In 2008, the last part of the great 2000s Sacramento Kings core left the team via trade. Mike Bibby went to the Atlanta Hawks in exchange for Anthony Johnson, current Clippers coach Tyronn Lue, Shelden Williams (who was once married to Candace Parker), and Lorenzen Wright (who was tragically murdered in July, 2010). The second-round draft pick was used by the Kings to draft Sean Singletary.
Fun fact: according to the hat retailer Lids, Mike Bibby had the top-selling NBA player jersey in the state of Alabama last season.
🏈 A one-time Pro Bowl running back who is currently a free agent, this player — once name-checked by Inspectah Deck in a Czarface track — was traded for a sixth-round pick in 2019. The trade was between NFL teams that play in the two cities involved in the trade in the first question. Name him.
Jordan Howard was traded from the Bears to the Eagles. The Czarface track, “Bomb Thrown” (off CZARFACE Meets Metal Face, a collab with the late, great MF Doom) includes the lyric:
Blog about it naysayer, you can hardly doubt it / Who's the best? Who's the worst? We could argue hours / Runnin' through soldier field, I'm Jordan Howard / Nowadays they respect money more than power
#postscript
RIP Shoeless Joe Jackson and Jeff Gladney.
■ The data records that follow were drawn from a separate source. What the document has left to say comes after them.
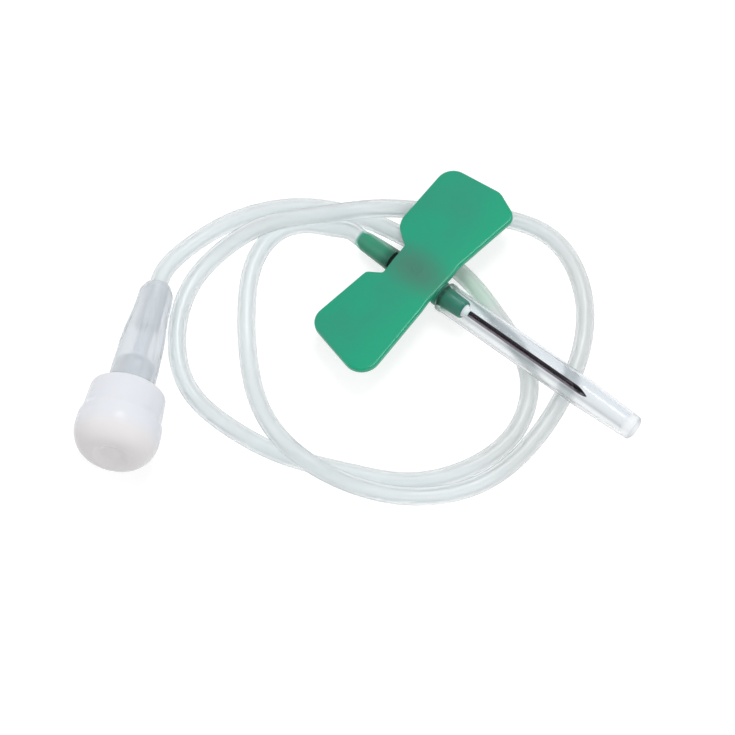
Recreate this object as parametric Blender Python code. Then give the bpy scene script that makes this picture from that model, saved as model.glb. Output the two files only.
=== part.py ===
"""Winged infusion set lying on a table.

Green wings carry a steel needle in a clear sheath. One length of soft tubing runs from the rear of
the hub, in two loose loops, to a female luer connector that is closed by a white cap.
Lengths are in metres. The needle points along +X, the wings reach along Y and +Z is up.
"""
import math

import bmesh
import bpy
import numpy as np
from mathutils import Matrix, Vector

MM = 0.001

# Clearances
FACE_GAP = 0.3 * MM
FIT_GAP = 0.1 * MM
SLIDE_GAP = 0.2 * MM
LIE_GAP = 0.05 * MM

# Needle
NEEDLE_OD = 0.8 * MM
NEEDLE_BORE = 0.52 * MM
NEEDLE_EXPOSED = 20.0 * MM
NEEDLE_SEATED = 8.5 * MM
BEVEL_ANGLE = math.radians(14.0)
LANCET_ANGLE = math.radians(20.0)
LANCET_TURN = math.radians(32.0)
LANCET_LENGTH = 1.1 * MM

# Barrel of the hub, along its axis from the end of the stub
STUB_LENGTH = 5.6 * MM
WAIST_LENGTH = 7.6 * MM
NOSE_LENGTH = 3.9 * MM
STUB_END_OD = 1.7 * MM
STUB_ROOT_OD = 2.5 * MM
STUB_CHAMFER = 0.5 * MM
BARREL_OD = 2.8 * MM
BARREL_SET_BACK = 0.5 * MM
COLLAR_OD = 3.3 * MM
COLLAR_LENGTH = 0.8 * MM
COLLAR_SHOWING = 0.2 * MM
NOSE_SEAT_LENGTH = 0.9 * MM
NOSE_OD = 2.6 * MM
NOSE_END_OD = 2.4 * MM
FLUID_BORE = 0.7 * MM
WELL_OD = 1.8 * MM
WELL_DEPTH = 0.6 * MM
BEAD_RISE = 0.25 * MM

# Wing plate, seen from above
PLATE_THICKNESS = 0.95 * MM
PLATE_SINK = 0.65 * MM
PLATE_EDGE_ROUND = 0.3 * MM
WING_ROOT = 3.9 * MM
WAIST_HALF_WIDTH = 2.3 * MM
NOTCH_ROUND = 0.5 * MM
SHOULDER_ROUND = 1.1 * MM
REAR_CORNER_ROUND = 2.3 * MM
WIDE_WING_REACH = 15.28 * MM
WIDE_WING_STEP = 2.75 * MM
WIDE_WING_FRONT = -0.15 * MM
WIDE_WING_REAR_FLARE = math.radians(2.3)
WIDE_WING_FRONT_FLARE = math.radians(5.6)
WIDE_WING_SLANT = math.radians(6.5)
WIDE_WING_ROUND = 3.8 * MM
WIDE_NOTCH = (0.05 * MM, 2.0 * MM)
WIDE_SHOULDER_ROUND = 2.8 * MM
NARROW_WING_REACH = 15.6 * MM
NARROW_WING_STEP = 1.33 * MM
NARROW_WING_FRONT = 0.2 * MM
NARROW_WING_REAR_FLARE = math.radians(6.4)
NARROW_WING_FRONT_FLARE = math.radians(3.6)
NARROW_WING_SLANT = math.radians(13.0)
NARROW_WING_ROUND = 2.5 * MM
NARROW_NOTCH = (0.45 * MM, 2.75 * MM)
NARROW_SHOULDER_ROUND = 0.8 * MM

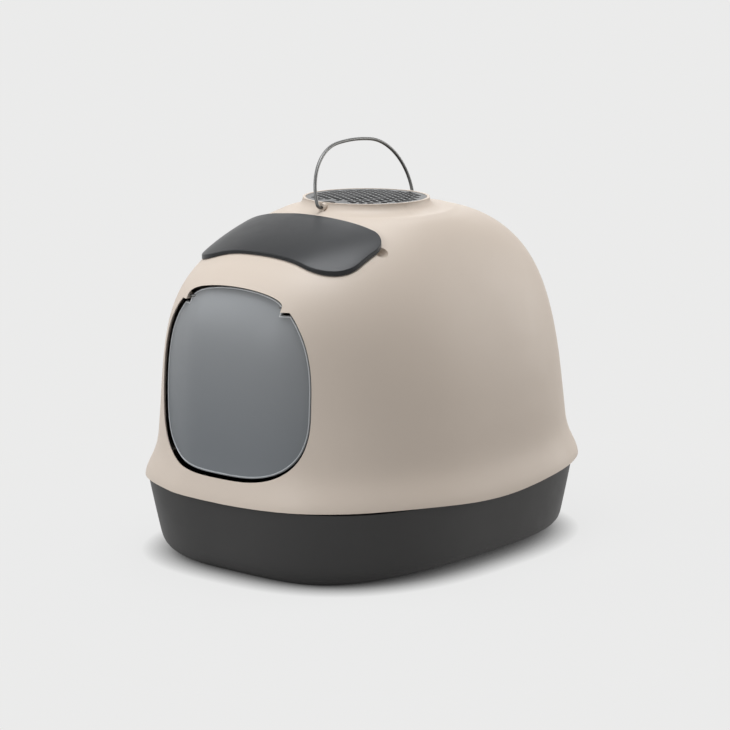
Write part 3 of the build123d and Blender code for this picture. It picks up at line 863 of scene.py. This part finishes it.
dress("hood", hood_beige)
dress("door_flap", flap_face)
dress("storage_lid", lid_charcoal)
dress("scoop_well", lid_charcoal)
dress("litter_scoop", vent_charcoal)
dress("filter_cage", vent_charcoal)
dress("carbon_filter", felt)
dress("door_hinge_pins", steel)
print("dressed:", sum(1 for o in nodes.values() if o.data.materials), "solids")

# %% [markdown]
# ## Studio floor
# The floor is plain pale paper. The camera sees the paper's own tone with a painted contact
# shadow, darker where the box stands close over it, and a share of the lamps' real soft shadow.
# Further out it fades into the bare paper that the camera sees all round, so no horizon shows.
# Other rays meet a plain lit floor, which throws a little light back under the lip.

# %% Lay the paper floor
shadow_reach = 0.03
shadow_depth = 0.9
lit_share = 0.08
fade_start = 0.30
fade_end = 0.60
floor_half = 6.0


def paper_floor():
    material = bpy.data.materials.new("paper")
    material.use_nodes = True
    tree = material.node_tree
    tree.nodes.clear()
    lit = add(tree, "ShaderNodeBsdfDiffuse", Color=(0.72, 0.72, 0.72, 1.0))
    # Painted contact shadow: ambient occlusion darkens the paper tone that the camera sees close
    # under the box.
    near = add(tree, "ShaderNodeAmbientOcclusion", {"samples": 16}, Distance=shadow_reach)
    depth = calc(tree, "POWER", near.outputs["AO"], shadow_depth)
    painted_contact_shadow = add(tree, "ShaderNodeVectorMath", {"operation": "SCALE"}, Scale=depth)
    painted_contact_shadow.inputs[0].default_value = paper[:3]
    bare = add(tree, "ShaderNodeEmission", Color=painted_contact_shadow.outputs[0])
    place = tree.nodes.new("ShaderNodeTexCoord").outputs["Object"]
    away = add(tree, "ShaderNodeVectorMath", {"operation": "LENGTH"})
    feed(tree, place, away.inputs[0])
    fade = add(tree, "ShaderNodeMapRange", {"interpolation_type": "SMOOTHSTEP"},
               Value=away.outputs["Value"], From_Min=fade_start, From_Max=fade_end,
               To_Min=1.0 - lit_share, To_Max=1.0)
    mask = calc(tree, "MULTIPLY", fade.outputs["Result"], light_rays(tree))
    show_either(tree, mask, lit, bare, "ShaderNodeOutputMaterial")
    corners = [(x * floor_half, y * floor_half, 0) for x, y in ((-1, -1), (1, -1), (1, 1), (-1, 1))]
    floor = point_object("paper_floor", corners, [(0, 1, 2, 3)])
    floor.data.materials.append(material)


paper_floor()
print("floor laid")
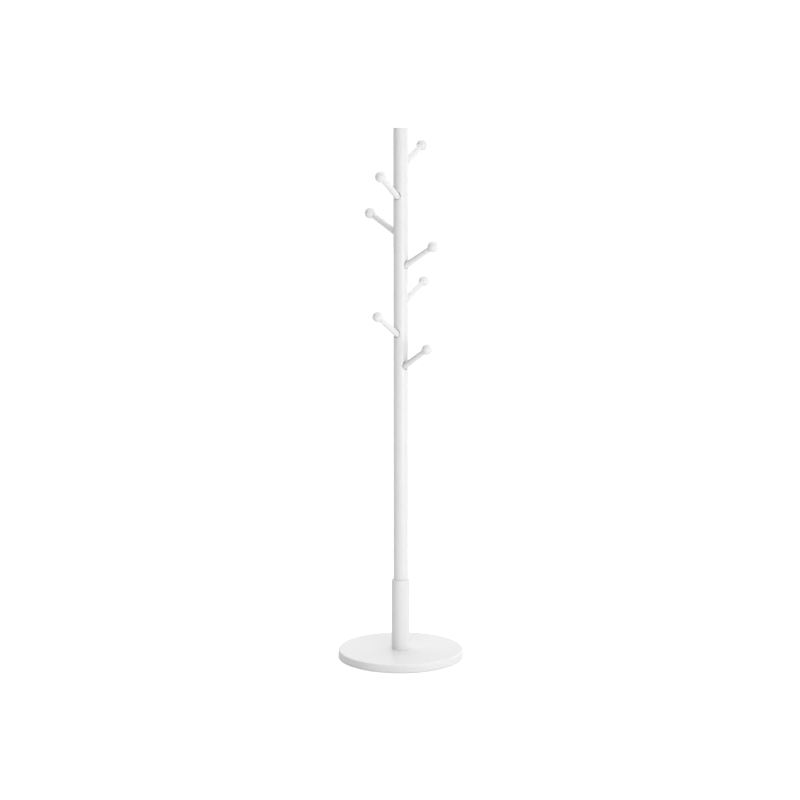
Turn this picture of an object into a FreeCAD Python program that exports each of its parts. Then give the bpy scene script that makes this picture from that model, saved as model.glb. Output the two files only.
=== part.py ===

Many thanks to Billy Bean for being named his name and to you for being named your name, unless your name is Tommy Pham because however you slice this whole stupid affair, you’re wrong. Going after Joc Pederson was wrong. Dissing Mike Trout was wrong. Being this worked up about losing money on fantasy sports when you make $7,500,000 a year is both wrong and stupid, especially when you consider that you gave up an extra hundred grand for being suspended. Just stop.